> [To be done]: Your task is to quote exactly the run of lines that starts at the line containing "with BuildPart() as" and ends at the line containing "if empty is", including both.

**** Information shown

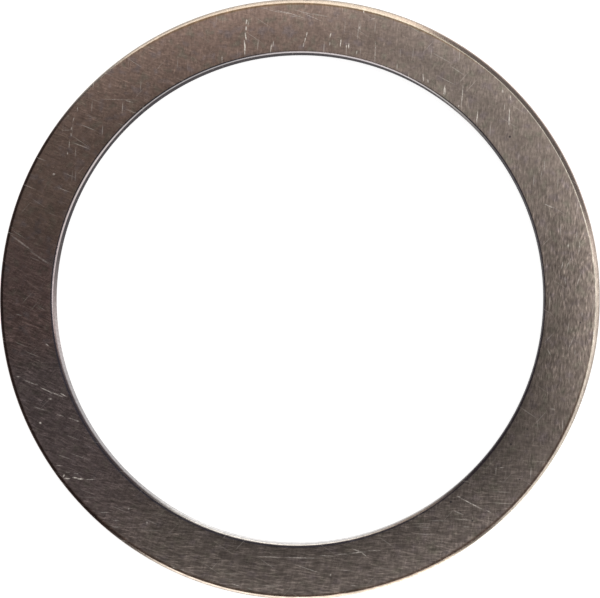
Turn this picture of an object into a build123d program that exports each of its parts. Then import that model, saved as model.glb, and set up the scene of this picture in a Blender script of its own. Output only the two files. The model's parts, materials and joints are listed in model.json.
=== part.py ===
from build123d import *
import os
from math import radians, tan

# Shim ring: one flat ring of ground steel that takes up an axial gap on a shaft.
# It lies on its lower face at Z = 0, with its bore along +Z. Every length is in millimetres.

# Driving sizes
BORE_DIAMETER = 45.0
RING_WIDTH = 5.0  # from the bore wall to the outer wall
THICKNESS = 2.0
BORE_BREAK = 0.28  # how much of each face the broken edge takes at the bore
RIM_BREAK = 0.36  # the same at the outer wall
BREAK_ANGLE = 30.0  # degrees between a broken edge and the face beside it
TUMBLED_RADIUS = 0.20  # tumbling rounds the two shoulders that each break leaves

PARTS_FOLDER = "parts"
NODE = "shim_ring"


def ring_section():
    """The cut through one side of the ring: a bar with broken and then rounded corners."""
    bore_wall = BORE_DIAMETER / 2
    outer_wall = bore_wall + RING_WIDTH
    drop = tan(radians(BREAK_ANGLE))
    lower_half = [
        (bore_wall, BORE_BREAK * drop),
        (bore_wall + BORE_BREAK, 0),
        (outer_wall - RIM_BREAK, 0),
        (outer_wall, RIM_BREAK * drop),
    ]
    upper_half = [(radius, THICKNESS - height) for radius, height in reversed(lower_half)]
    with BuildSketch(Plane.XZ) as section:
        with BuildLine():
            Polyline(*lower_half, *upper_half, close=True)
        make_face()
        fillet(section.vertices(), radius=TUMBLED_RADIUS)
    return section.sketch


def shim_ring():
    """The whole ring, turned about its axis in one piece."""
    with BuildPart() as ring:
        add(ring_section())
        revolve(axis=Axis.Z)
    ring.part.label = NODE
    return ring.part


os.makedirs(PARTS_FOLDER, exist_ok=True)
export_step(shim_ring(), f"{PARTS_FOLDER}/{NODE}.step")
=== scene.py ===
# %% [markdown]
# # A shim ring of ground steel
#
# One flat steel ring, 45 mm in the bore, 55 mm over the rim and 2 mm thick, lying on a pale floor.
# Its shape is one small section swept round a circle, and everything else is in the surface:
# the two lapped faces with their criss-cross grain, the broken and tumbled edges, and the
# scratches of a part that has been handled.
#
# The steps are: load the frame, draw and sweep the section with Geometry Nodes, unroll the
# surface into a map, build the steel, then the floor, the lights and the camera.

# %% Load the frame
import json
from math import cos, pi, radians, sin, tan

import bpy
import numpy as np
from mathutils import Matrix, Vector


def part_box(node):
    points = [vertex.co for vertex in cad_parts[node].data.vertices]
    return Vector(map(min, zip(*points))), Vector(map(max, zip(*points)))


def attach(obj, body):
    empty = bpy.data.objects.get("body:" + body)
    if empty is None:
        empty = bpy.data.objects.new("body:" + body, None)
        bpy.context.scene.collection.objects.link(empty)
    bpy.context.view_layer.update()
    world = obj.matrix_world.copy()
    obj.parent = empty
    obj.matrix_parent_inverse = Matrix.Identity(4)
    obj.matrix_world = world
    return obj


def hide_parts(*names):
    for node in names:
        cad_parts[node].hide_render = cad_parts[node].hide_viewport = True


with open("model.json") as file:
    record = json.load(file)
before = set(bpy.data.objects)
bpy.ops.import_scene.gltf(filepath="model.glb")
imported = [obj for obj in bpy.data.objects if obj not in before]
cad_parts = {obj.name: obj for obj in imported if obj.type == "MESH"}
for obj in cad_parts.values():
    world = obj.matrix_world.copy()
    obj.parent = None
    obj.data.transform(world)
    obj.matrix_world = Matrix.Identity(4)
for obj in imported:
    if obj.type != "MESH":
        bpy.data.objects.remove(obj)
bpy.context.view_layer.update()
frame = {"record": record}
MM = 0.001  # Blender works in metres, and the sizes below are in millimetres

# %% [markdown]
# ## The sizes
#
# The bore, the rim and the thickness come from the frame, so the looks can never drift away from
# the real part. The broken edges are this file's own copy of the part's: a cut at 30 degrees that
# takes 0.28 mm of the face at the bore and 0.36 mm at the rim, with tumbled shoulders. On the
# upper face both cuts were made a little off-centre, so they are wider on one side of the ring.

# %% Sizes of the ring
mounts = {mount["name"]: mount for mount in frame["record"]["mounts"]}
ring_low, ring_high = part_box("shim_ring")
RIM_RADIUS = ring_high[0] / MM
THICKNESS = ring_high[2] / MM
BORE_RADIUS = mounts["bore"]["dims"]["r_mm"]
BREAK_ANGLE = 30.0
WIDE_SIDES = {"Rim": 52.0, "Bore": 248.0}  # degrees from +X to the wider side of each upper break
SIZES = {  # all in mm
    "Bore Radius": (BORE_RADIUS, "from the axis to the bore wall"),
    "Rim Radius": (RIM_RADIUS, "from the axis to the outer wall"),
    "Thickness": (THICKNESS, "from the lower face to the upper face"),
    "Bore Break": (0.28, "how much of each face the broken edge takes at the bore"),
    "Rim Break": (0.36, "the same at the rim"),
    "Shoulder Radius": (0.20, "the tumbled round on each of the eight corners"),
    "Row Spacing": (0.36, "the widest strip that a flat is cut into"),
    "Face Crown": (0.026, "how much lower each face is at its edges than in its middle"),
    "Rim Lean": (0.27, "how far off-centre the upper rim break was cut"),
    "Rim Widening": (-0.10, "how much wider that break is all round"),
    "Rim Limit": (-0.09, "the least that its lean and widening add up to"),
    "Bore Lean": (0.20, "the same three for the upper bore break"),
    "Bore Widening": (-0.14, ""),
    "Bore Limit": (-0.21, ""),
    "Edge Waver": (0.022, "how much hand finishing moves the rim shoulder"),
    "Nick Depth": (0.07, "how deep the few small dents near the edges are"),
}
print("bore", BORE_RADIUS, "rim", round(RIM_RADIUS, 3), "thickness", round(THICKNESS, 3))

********

> [Solution]:
    with BuildPart() as ring:
        add(ring_section())
        revolve(axis=Axis.Z)
    ring.part.label = NODE
    return ring.part


os.makedirs(PARTS_FOLDER, exist_ok=True)
export_step(shim_ring(), f"{PARTS_FOLDER}/{NODE}.step")
=== scene.py ===
# %% [markdown]
# # A shim ring of ground steel
#
# One flat steel ring, 45 mm in the bore, 55 mm over the rim and 2 mm thick, lying on a pale floor.
# Its shape is one small section swept round a circle, and everything else is in the surface:
# the two lapped faces with their criss-cross grain, the broken and tumbled edges, and the
# scratches of a part that has been handled.
#
# The steps are: load the frame, draw and sweep the section with Geometry Nodes, unroll the
# surface into a map, build the steel, then the floor, the lights and the camera.

# %% Load the frame
import json
from math import cos, pi, radians, sin, tan

import bpy
import numpy as np
from mathutils import Matrix, Vector


def part_box(node):
    points = [vertex.co for vertex in cad_parts[node].data.vertices]
    return Vector(map(min, zip(*points))), Vector(map(max, zip(*points)))


def attach(obj, body):
    empty = bpy.data.objects.get("body:" + body)
    if empty is None:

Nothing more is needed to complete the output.